Context: While both environmental and genetic factors are important in the etiology of psychoactive substance use (PSU), we know little of how these influences differ through development.
Objective: To clarify the changing role of genes and environment in PSU from early adolescence through middle adulthood.
Design: Retrospective assessment by life history calendar, with univariate and bivariate structural modeling.
Setting: General community.
Participants: A total of 1796 members of male-male pairs from the Virginia Adult Twin Study of Psychiatric and Substance Use Disorders.
Main outcome measures: Levels of use of alcohol, caffeine, cannabis, and nicotine recorded for every year of the respondent's life.
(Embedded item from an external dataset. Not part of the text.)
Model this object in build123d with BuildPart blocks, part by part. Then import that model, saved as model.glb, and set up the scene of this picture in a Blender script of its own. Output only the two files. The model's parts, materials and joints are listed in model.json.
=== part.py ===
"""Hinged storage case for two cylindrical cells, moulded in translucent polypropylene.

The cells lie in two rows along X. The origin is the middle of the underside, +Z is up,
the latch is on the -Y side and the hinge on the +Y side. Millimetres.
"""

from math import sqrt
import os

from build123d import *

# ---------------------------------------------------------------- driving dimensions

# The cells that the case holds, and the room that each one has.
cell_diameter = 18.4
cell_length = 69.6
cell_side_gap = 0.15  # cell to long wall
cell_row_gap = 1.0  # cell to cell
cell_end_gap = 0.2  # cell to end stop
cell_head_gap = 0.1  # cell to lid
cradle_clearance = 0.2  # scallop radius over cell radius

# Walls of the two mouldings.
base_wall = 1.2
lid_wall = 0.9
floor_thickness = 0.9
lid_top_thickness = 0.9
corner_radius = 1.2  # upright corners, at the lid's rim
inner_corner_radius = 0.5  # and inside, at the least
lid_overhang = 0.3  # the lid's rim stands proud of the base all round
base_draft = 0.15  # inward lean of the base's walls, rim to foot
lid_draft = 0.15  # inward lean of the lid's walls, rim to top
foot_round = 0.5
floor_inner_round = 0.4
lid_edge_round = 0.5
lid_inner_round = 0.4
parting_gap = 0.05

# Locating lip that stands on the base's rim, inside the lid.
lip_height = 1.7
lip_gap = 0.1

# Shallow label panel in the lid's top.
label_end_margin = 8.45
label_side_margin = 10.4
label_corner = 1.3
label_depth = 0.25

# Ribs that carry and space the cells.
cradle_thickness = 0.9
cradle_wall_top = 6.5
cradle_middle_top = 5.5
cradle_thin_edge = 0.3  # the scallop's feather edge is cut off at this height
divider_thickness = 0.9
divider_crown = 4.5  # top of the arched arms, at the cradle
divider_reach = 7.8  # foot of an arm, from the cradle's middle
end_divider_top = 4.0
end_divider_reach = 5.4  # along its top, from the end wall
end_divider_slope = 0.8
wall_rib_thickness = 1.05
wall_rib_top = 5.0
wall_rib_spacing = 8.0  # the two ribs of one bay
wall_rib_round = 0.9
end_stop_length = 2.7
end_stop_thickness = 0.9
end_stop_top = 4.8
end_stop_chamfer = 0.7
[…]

Results: For nicotine, alcohol, and cannabis, familial environmental factors were critical in influencing use in early adolescence and gradually declined in importance through young adulthood. Genetic factors, by contrast, had little or no influence on PSU in early adolescence and gradually increased in their effect with increasing age. The sources of individual differences in caffeine use changed much more modestly over time. Substantial correlations were seen among levels of cannabis, nicotine, and alcohol use and specifically between caffeine and nicotine. In adolescence, those correlations were strongly influenced by shared effects from the familial environment. However, as individuals aged, more and more of the correlation in PSU resulted from genetic factors that influenced use of both substances.
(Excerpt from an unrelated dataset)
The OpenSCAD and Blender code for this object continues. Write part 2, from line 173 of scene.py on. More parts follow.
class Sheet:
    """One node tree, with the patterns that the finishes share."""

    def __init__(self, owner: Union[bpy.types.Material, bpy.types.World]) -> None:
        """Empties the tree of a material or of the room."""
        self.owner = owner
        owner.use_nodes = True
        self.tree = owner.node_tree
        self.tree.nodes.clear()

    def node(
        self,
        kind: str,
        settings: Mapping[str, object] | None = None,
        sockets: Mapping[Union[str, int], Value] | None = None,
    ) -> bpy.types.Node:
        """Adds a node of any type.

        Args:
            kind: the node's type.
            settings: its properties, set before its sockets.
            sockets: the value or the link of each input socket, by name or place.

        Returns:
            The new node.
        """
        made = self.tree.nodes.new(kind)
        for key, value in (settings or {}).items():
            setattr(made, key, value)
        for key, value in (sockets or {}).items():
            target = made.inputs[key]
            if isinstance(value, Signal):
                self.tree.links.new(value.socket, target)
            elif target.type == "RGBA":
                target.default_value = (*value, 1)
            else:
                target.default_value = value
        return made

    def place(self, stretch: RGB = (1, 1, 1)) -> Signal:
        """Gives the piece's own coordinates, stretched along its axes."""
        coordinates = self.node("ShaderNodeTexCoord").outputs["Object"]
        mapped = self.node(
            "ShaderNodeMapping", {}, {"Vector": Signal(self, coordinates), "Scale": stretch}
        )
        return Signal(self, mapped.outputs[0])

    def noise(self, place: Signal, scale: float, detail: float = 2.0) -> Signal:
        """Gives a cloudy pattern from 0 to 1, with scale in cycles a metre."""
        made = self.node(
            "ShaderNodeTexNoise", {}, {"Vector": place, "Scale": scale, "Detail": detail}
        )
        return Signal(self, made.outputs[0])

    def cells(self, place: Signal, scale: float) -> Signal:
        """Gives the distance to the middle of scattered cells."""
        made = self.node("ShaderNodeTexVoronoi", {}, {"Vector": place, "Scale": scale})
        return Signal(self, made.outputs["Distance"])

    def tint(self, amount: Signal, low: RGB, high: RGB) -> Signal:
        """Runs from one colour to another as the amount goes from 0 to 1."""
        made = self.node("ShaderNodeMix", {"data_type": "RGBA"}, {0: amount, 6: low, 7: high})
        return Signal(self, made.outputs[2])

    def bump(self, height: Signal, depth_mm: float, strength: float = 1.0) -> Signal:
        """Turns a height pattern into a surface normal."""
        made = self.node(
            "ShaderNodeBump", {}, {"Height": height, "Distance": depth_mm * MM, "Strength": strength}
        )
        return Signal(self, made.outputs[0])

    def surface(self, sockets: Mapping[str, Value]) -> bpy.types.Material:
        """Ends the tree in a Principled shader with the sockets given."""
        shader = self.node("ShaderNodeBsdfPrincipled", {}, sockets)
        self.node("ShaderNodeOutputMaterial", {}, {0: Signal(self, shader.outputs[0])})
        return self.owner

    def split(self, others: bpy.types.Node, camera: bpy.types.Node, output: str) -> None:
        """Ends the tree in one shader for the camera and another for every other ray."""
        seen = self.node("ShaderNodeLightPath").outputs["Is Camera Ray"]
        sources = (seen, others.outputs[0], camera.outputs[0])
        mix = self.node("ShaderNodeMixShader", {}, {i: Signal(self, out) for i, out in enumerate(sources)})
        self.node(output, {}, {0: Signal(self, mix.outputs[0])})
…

Conclusions: These results support an etiologic model for individual differences in PSU in which initiation and early patterns of use are strongly influenced by social and familial environmental factors while later levels of use are strongly influenced by genetic factors. The substantial correlations seen in levels of PSU across substances are largely the result of social environmental factors in adolescence, with genetic factors becoming progressively more important through early and middle adulthood.